Sometimes victims don’t want to change. Sometimes, victims don’t realize they’re victims. And sometimes, victims very much need an advocate or validation of their feelings. I feel like it’s better to say “Hey, that behavior is inappropriate” than to let it slide.
Because letting things slide is tacitly giving permission for the person to continue. And back to the case of someone having a different belief or practice than you, that can be a very good thing.
So – barring abuse or illegal activities, I strongly suggest taking some time to consider ways that you can maintain the strength of your convictions, while leaving room for other people to have a different (and completely valid) experience.
This isn’t meant to be a rant or some diktat making you do things my way. Hopefully, this will give you some things to think about in your own practice. Maybe one day you realize that you said something judgmental, and didn’t realize it. Or you’re thinking about the way you do things, and you realize that the way someone else does them doesn’t match up.
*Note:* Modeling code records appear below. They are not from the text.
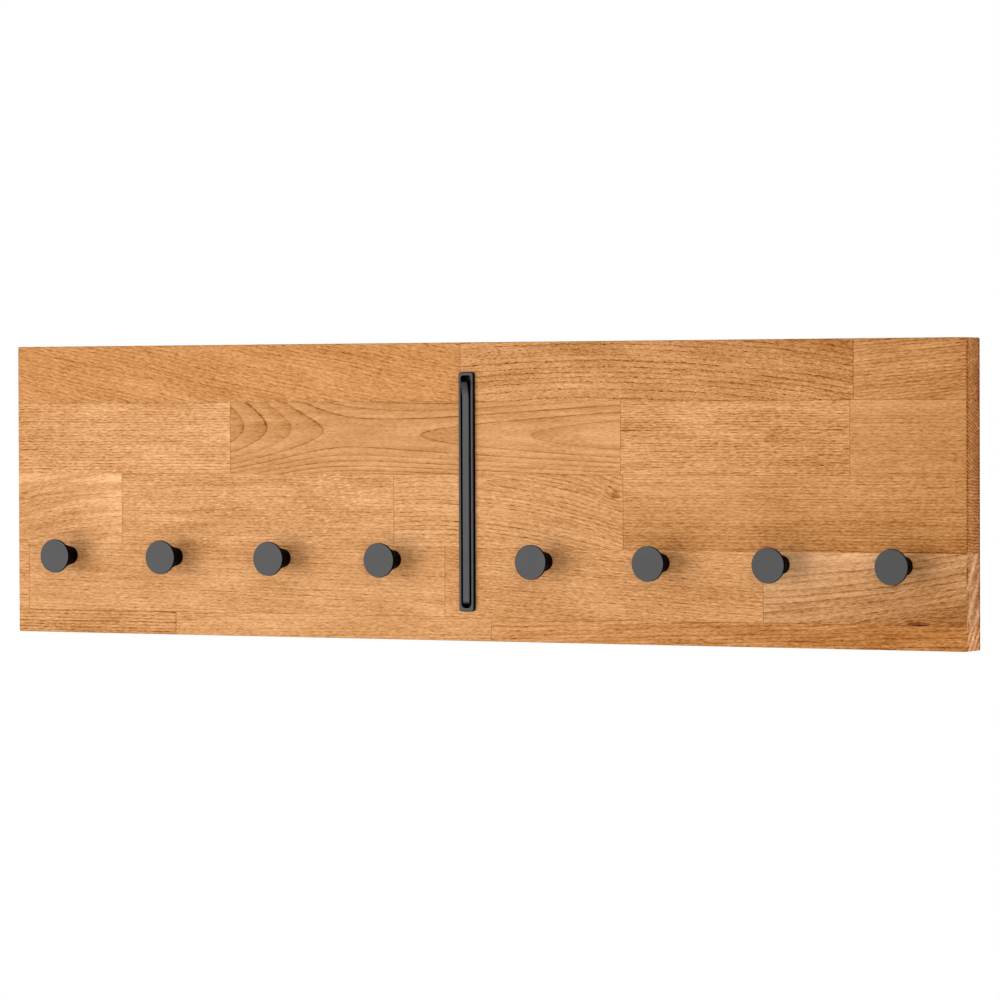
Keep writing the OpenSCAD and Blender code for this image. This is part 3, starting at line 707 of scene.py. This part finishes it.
def make_machine_screws(finish):
    """The screws that hold the knobs, in place of their plain CAD solids."""
    low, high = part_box("knob_screws")
    washer_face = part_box("knob_washers")[1].y
    head_radius = (high.z - low.z) / 2
    seats = []
    for knob in knobs:
        knob_low, knob_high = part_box(knob)
        seats.append(((knob_low.x + knob_high.x) / 2, washer_face, (low.z + high.z) / 2))
    points = bpy.data.meshes.new("machine_screws")
    points.from_pydata(seats, [], [])
    screws = bpy.data.objects.new("machine_screws", points)
    bpy.context.scene.collection.objects.link(screws)
    modifier = screws.modifiers.new("machine_screws", "NODES")
    modifier.node_group = machine_screw_tree()
    values = {
        "Head radius": head_radius,
        "Head height": high.y - washer_face,
        "Shank radius": head_radius / 2,
        "Shank length": washer_face - low.y,
        "Pitch": THREAD_PITCH,
        "Recess width": RECESS_WIDTH,
        "Finish": finish,
    }
    for item in modifier.node_group.interface.items_tree:
        if item.name in values:
            modifier[item.identifier] = values[item.name]
    evaluated = screws.evaluated_get(bpy.context.evaluated_depsgraph_get())
    made = bpy.data.meshes.new_from_object(evaluated)
    screws.modifiers.clear()
    screws.data = closed_mesh(made, finish)
    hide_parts("knob_screws")
    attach(screws, "panel")


# ---------------------------------------------------------------- studio

SURROUNDINGS = 0.34   # light of the white room, which itself is seen at full strength


def soft_light(name, where, size, power):
    """A large rectangular light that faces the rack and isn't seen itself."""
    lamp = bpy.data.lights.new(name, "AREA")
    lamp.shape = "RECTANGLE"
    lamp.size, lamp.size_y = size
    lamp.energy = power
    made = bpy.data.objects.new(name, lamp)
    bpy.context.scene.collection.objects.link(made)
    made.location = where
    made.rotation_euler = Vector(where).to_track_quat("Z", "Y").to_euler()
    made.visible_camera = False


def make_room():
    """White surroundings."""
    world = bpy.data.worlds.new("studio")
    bpy.context.scene.world = world
    world.use_nodes = True
    world.node_tree.nodes.clear()
    g = Graph(world.node_tree)
    seen = g.node("ShaderNodeLightPath").outputs["Is Camera Ray"]
    strength = g.line(seen, 1 - SURROUNDINGS, SURROUNDINGS)
    background = g.node("ShaderNodeBackground", {0: (1, 1, 1, 1), 1: strength})
    g.node("ShaderNodeOutputWorld", {0: background.outputs[0]})


def make_floor():
    """A pale floor well below the rack."""
    bpy.ops.mesh.primitive_plane_add(size=6, location=(0, 0, -1.3))
    floor = bpy.context.object
    floor.name = "studio_floor"
    made, _, shader = new_material("pale_floor")
    shader.inputs["Base Color"].default_value = (0.85, 0.85, 0.84, 1)
    shader.inputs["Roughness"].default_value = 0.9
    floor.data.materials.append(made)


make_camera()
figure_tree = oak_tree()
for stave in staves:
    dress([stave], oak(stave, figure_tree))
steel = plated_steel("zinc_plate", ZINC, 0.3)
black_rubber = rubber("black_rubber")
dress(knobs, powder_coat("knob_coat", KNOB_GREY))
dress(["rod_housing", "hanger_rod"], powder_coat("rod_coat", ROD_GREY))
dress(["knob_washers", "pivot_pin", "hanger_plate_left", "hanger_plate_right", "hanger_screws"], steel)
dress(["housing_screws"], plated_steel("black_steel", BLACK_OXIDE, 0.4))
dress(["rest_pad", "friction_washers"], black_rubber)
make_machine_screws(steel)
make_room()
make_floor()
soft_light("key", (-1.9, -3.1, -0.1), (2.8, 2.6), 84)
soft_light("fill", (2.4, -3.6, 0.5), (2, 2), 62)
soft_light("back", (-1.2, 3.4, 2.2), (2.8, 2.6), 105)
bpy.context.scene.view_settings.view_transform = "Standard"
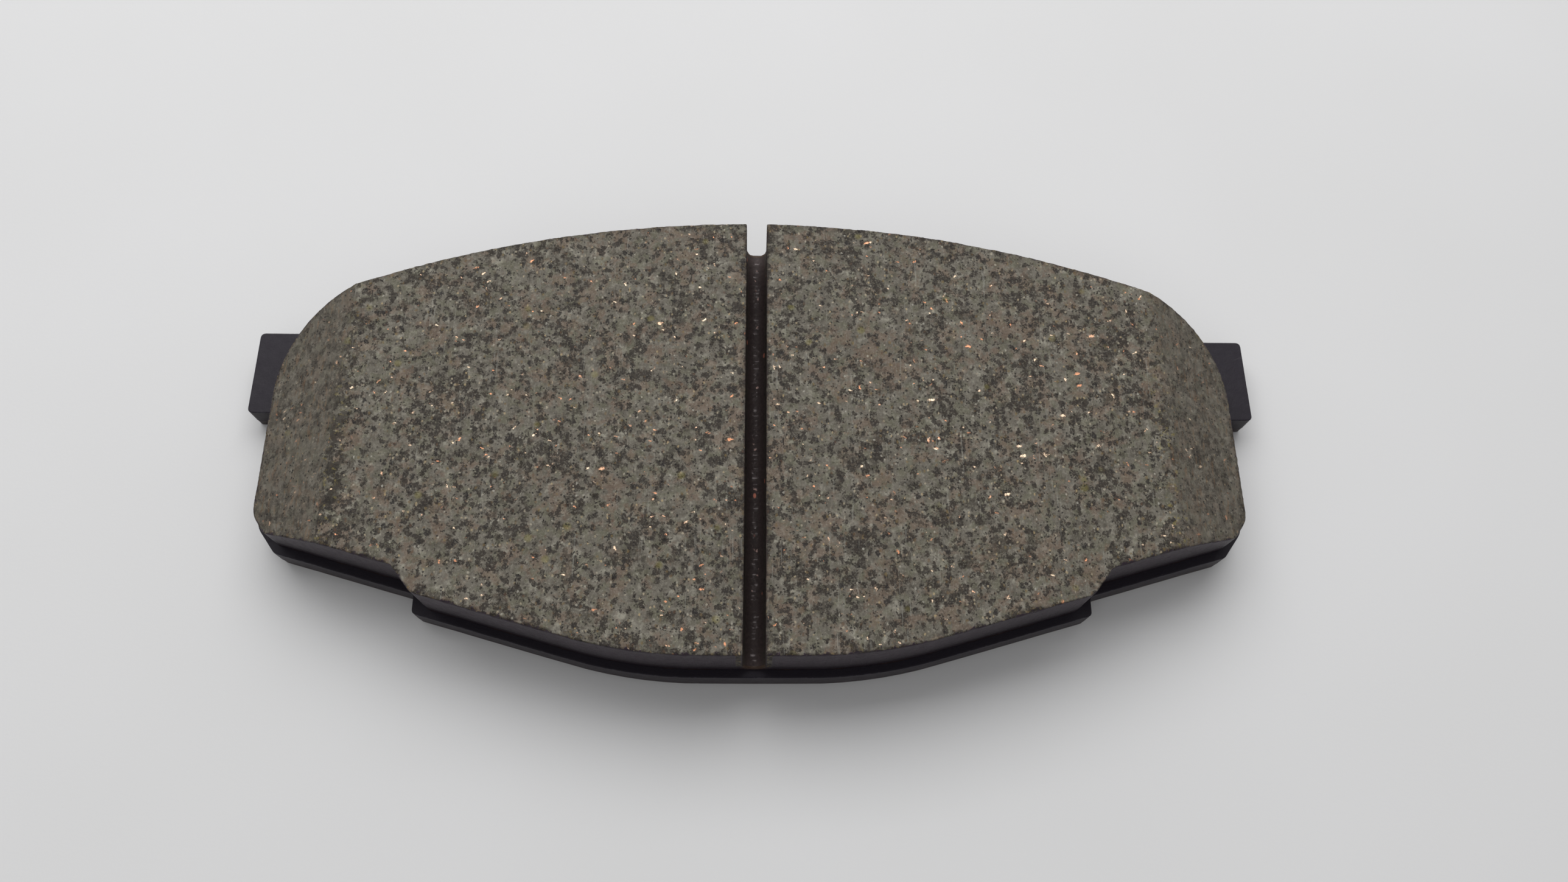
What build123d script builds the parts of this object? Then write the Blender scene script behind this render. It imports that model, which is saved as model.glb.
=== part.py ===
from build123d import *
import os
from math import radians, sqrt, tan

# Disc brake pad: a stamped steel plate with two ears, and on it a moulded lining in two layers.
# Millimetres. The plate lies flat with its back at Z = 0 and the rubbing face up, +X runs between
# the ears, +Y points away from the wheel's axle, and X = 0 is the plane of symmetry.

# ---- Driving dimensions -----------------------------------------------------------------------

plate_thickness = 5.0
plate_crown_y = 34.15           # highest point of the outer arc
plate_flat_y = -34.15           # lower edge between the two sloping edges
plate_side_x = 72.6             # straight end of the plate, below the ear
outer_arc_radius = 166.2
plate_top_corner_radius = 16.0

ear_reach_x = 77.0
ear_height = 13.4
ear_centre_y = 12.5
ear_corner_radius = 0.6
ear_root_radius = 1.2

lower_slope = 16.0              # degrees, shared by both sloping stretches of the lower edge
lower_bend_radius = 70.0        # where the flat turns into the inner slope
step_x = 48.9                   # the lower edge jumps here, between inner and outer slope
step_inner_y = -25.05
step_corner_radius = 0.6
low_corner = (69.6, -16.3)      # lower end of the slanted corner
low_corner_top_y = -12.3
low_corner_radius = 0.6
low_corner_top_radius = 3.0

edge_roll = 0.12                # rounding of the plate's upper edge left by the stamping
break_height = 1.5              # torn zone of the stamped edge, next to the back face
break_inset = 0.05

lining_height = 10.0            # film, underlayer and friction material together
lining_side_x = 71.5
lining_crown_inset = 0.35       # the lining is almost flush with the plate's outer arc
lining_top_corner_radius = 17.0
inner_ledge = 1.15              # strip of plate left bare along the inner slope and the flat
outer_ledge = 1.31              # the same along the outer slope
lining_low_corner = (69.15, -15.1)
lining_low_corner_top_y = -11.9
lining_low_corner_radius = 1.5
shoulder_outer_x = 49.6         # the lining's own, softer version of the plate's step
shoulder_inner_x = 46.65
shoulder_radius = 2.0

film_thickness = 0.2
underlayer_thickness = 2.0

slot_width = 3.0
slot_floor_above_plate = 0.55

chamfer_start_x = 59.7          # the end chamfers begin here on the rubbing face
chamfer_drop = 5.0              # and are this deep at the lining's end

key_radius = 7.0
key_centres = [(-46.0, 1.0), (-17.0, 5.0), (17.0, 5.0), (46.0, 1.0)]
key_recess = 0.3                # the keys stop short of the plate's back

# ---- Levels and derived dimensions ------------------------------------------------------------

slope = tan(radians(lower_slope))
arc_centre_y = plate_crown_y - outer_arc_radius
lining_arc_radius = outer_arc_radius - lining_crown_inset
lining_flat_y = plate_flat_y + inner_ledge

film_top = plate_thickness + film_thickness
underlayer_top = film_top + underlayer_thickness
lining_top = plate_thickness + lining_height
slot_floor = plate_thickness + slot_floor_above_plate

sketch_reach = 2 * ear_reach_x  # longer than the pad, for cutting shapes


# ---- Outlines ---------------------------------------------------------------------------------

def arc_height(radius, x):
    """Y of the outer arc of the given radius at X."""
    return arc_centre_y + sqrt(radius**2 - x**2)


def slope_y(x, anchor):
    """Y at X on the lower slope that passes through the anchor point."""
    return anchor[1] - slope * (anchor[0] - x)


def slope_x(y, anchor):
    """X at Y on the lower slope that passes through the anchor point."""
    return anchor[0] - (anchor[1] - y) / slope


def round_corners(face, corners):
    """Round the outline's corners, each given as (X, Y, radius) and repeated at -X."""
    for x, y, radius in corners:
        for side in (-1, 1):
            corner = Vector(side * x, y)
            nearest = face.vertices().sort_by_distance(corner)[0]
            face = fillet(nearest, radius)
    return face


def arched_face(half_outline, arc_radius):
    """Face of a right-hand half outline, mirrored, and cut off above by the outer arc."""
    right = [(x, y) for x, y in half_outline]
    left = [(-x, y) for x, y in reversed(half_outline)]
    blank = make_face(Polyline(*right, *left, close=True))
    return blank & Pos(0, arc_centre_y) * Circle(arc_radius)


def plate_outline():
    """Outline of the backing plate with its ears, without the key holes."""
    inner = (step_x, step_inner_y)
    bend = (slope_x(plate_flat_y, inner), plate_flat_y)
    step = (step_x, slope_y(step_x, low_corner))
    half = [bend, inner, step, low_corner]
    half += [(plate_side_x, low_corner_top_y), (plate_side_x, plate_crown_y)]
    body = arched_face(half, outer_arc_radius)
    body = round_corners(body, [
        (*bend, lower_bend_radius),
        (*inner, step_corner_radius),
        (*step, step_corner_radius),
        (*low_corner, low_corner_radius),
        (plate_side_x, low_corner_top_y, low_corner_top_radius),
        (plate_side_x, arc_height(outer_arc_radius, plate_side_x), plate_top_corner_radius),
    ])
    ears = Pos(0, ear_centre_y) * Rectangle(2 * ear_reach_x, ear_height)
    upper_y = ear_centre_y + ear_height / 2
    lower_y = ear_centre_y - ear_height / 2
    corner_x = plate_side_x - plate_top_corner_radius
    corner_y = arc_centre_y + sqrt((outer_arc_radius - plate_top_corner_radius)**2 - corner_x**2)
    upper_root_x = corner_x + sqrt(plate_top_corner_radius**2 - (upper_y - corner_y)**2)
    return round_corners(body + ears, [
        (ear_reach_x, upper_y, ear_corner_radius),
        (ear_reach_x, lower_y, ear_corner_radius),
        (plate_side_x, lower_y, ear_root_radius),
        (upper_root_x, upper_y, ear_root_radius),
    ])


def lining_outline():
    """Outline of the lining, which follows the plate with a ledge and a softer step."""
    ledge_drop = sqrt(1 + slope**2)
    on_inner = (step_x, step_inner_y + inner_ledge * ledge_drop)
    on_outer = (low_corner[0], low_corner[1] + outer_ledge * ledge_drop)
    bend = (slope_x(lining_flat_y, on_inner), lining_flat_y)
    inner = (shoulder_inner_x, slope_y(shoulder_inner_x, on_inner))
    outer = (shoulder_outer_x, slope_y(shoulder_outer_x, on_outer))
    half = [bend, inner, outer, lining_low_corner]
    half += [(lining_side_x, lining_low_corner_top_y), (lining_side_x, plate_crown_y)]
    top_corner_y = arc_height(lining_arc_radius, lining_side_x)
    return round_corners(arched_face(half, lining_arc_radius), [
        (*bend, lower_bend_radius),
        (*inner, shoulder_radius),
        (*outer, shoulder_radius),
        (*lining_low_corner, lining_low_corner_radius),
        (lining_side_x, lining_low_corner_top_y, low_corner_top_radius),
        (lining_side_x, top_corner_y, lining_top_corner_radius),
    ])


def slab(face, bottom, top):
    """The face as a solid between two levels."""
    return Pos(0, 0, bottom) * extrude(face, top - bottom)


def key_cylinders(bottom, top):
    """The four round keys as solids between two levels."""
    height = top - bottom
    return [Pos(x, y, bottom + height / 2) * Cylinder(key_radius, height) for x, y in key_centres]


# ---- Sub-parts --------------------------------------------------------------------------------

def make_backing_plate():
    """Stamped steel plate: rolled upper edge, torn lower edge, four holes for the keys."""
    plate = slab(plate_outline(), 0, plate_thickness)
    plate = fillet(plate.edges().group_by(Axis.Z)[-1], edge_roll)
    back = plate.faces().sort_by(Axis.Z)[0]
    plate = chamfer(back.edges(), break_inset, break_height, reference=back)
    return plate - key_cylinders(0, plate_thickness)


def make_adhesive_film():
    """Thin cured adhesive between the plate and the moulding, open where the keys pass."""
    film = slab(lining_outline(), plate_thickness, film_top)
    return film - key_cylinders(plate_thickness, film_top)


def slot_cutter():
    """Round-bottomed slot along Y, open at both ends and upwards."""
    radius = slot_width / 2
    trench = Pos(0, 0, slot_floor + radius) * Box(
        slot_width, sketch_reach, 2 * lining_height, align=(Align.CENTER, Align.CENTER, Align.MIN)
    )
    floor = Pos(0, 0, slot_floor + radius) * Rot(90, 0, 0) * Cylinder(radius, sketch_reach)
    return trench + floor


def make_underlayer():
    """Insulating layer moulded onto the plate, with keys that fill the plate's holes."""
    layer = slab(lining_outline(), film_top, underlayer_top) - slot_cutter()
    return layer + key_cylinders(key_recess, film_top)


def end_chamfer_cutter(side):
    """Wedge above the sloping end of the rubbing face, on the side given as -1 or 1."""
    run = lining_side_x - chamfer_start_x
    reach_x = chamfer_start_x + 2 * run
    reach_z = lining_top - 2 * chamfer_drop
    profile = Plane.XZ * make_face(Polyline(
        (side * chamfer_start_x, lining_top),
        (side * reach_x, reach_z),
        (side * reach_x, lining_top),
        close=True,
    ))
    return extrude(profile, sketch_reach / 2, both=True)


def make_friction_block(side):
    """Friction material on one side of the slot, with its end chamfer."""
    block = slab(lining_outline(), underlayer_top, lining_top)
    block = block - slot_cutter() - end_chamfer_cutter(side)
    return block.solids().sort_by(Axis.X)[0 if side < 0 else -1]


def main():
    parts = {
        "backing_plate": make_backing_plate(),
        "adhesive_film": make_adhesive_film(),
        "underlayer": make_underlayer(),
        "friction_block_left": make_friction_block(-1),
        "friction_block_right": make_friction_block(1),
    }
    os.makedirs("parts", exist_ok=True)
    for name, solid in parts.items():
        export_step(solid, f"parts/{name}.step")


main()
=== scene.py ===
from math import cos, pi, radians, sin

import bpy
import numpy as np
from mathutils import Matrix, Vector
from mathutils.geometry import delaunay_2d_cdt
from mathutils.kdtree import KDTree


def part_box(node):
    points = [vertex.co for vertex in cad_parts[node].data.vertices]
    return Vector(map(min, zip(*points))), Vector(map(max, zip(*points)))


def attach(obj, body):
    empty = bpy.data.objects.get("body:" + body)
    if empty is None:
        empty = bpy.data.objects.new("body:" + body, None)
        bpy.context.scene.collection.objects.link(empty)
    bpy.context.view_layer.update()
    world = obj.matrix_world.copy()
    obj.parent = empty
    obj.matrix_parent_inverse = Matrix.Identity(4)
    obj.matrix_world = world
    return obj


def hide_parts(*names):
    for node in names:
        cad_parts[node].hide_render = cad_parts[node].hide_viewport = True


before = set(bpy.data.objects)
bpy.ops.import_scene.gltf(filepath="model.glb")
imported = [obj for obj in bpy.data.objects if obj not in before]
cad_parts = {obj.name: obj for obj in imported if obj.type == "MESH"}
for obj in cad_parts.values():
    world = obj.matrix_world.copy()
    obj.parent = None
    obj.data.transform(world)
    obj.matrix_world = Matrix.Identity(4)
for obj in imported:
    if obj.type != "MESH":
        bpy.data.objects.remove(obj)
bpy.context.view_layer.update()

# Lengths are millimetres unless a comment says metres, in the frame's own axes: +X from ear to ear,
# +Y towards the outer arc, +Z from the plate's back to the rubbing face. finish_piece() and
# make_camera() turn them into metres.

MM = 0.001

# ---- Sizes read from the frame ----


def node_box(name):
    """Lowest and highest corner of a CAD node, in millimetres."""
    low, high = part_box(name)
    return np.array(low) / MM, np.array(high) / MM


def node_points(name):
    """Points of a CAD node's mesh, in millimetres."""
    return np.array([v.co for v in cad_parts[name].data.vertices]) / MM


plate_low, plate_high = node_box("backing_plate")
film_low, film_high = node_box("adhesive_film")
layer_low, layer_high = node_box("underlayer")
block_low, block_high = node_box("friction_block_right")

PLATE_TOP = plate_high[2]
FILM_TOP = film_high[2]
LAYER_TOP = layer_high[2]
LINING_TOP = block_high[2]
LINING_END = block_high[0]
SLOT_HALF = block_low[0]
KEY_BOTTOM = layer_low[2]

# ---- Sizes of the details that only the visual model has ----

PITCH = 0.26              # spacing of points along outlines and over the rubbing face
COARSE = 1.6              # spacing over faces that other pieces cover
CLEARANCE = 0.5 * COARSE  # least gap from such a face's grid to its edges
PLATE_CLEARANCE = 0.6     # the same gap on the plate
LEVEL = 1e-3              # two heights closer than this are the same level

CORNER_BLUR = 0.2         # smoothing of the outlines that keeps their corners
FACET_BLUR = 3.0          # smoothing that takes away the facets of large arcs
FACET_SIZE = 0.05         # what this smoothing would move further is a corner, not a facet
BLEND_BLUR = 0.8          # smoothing of what changes from corner to arc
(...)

Hopefully, this sparks a train of thought where you wrestle with conflicting information. I think those are some of the most valuable things in our spiritual path – having to face the challenge of when things don’t line up nice and neat, but where we have to actually work to find a way to navigate them.
Maybe this is a way of helping to cut through illusions, and come to a deeper understanding of your relation to your fellow Pagans. Or maybe it’s just a call for compassion, that by making space for others’ differences, they in turn make space for yours.
What are your thoughts? I’m interested to hear in the comments, how you deal with other Witches and Pagans you disagree with.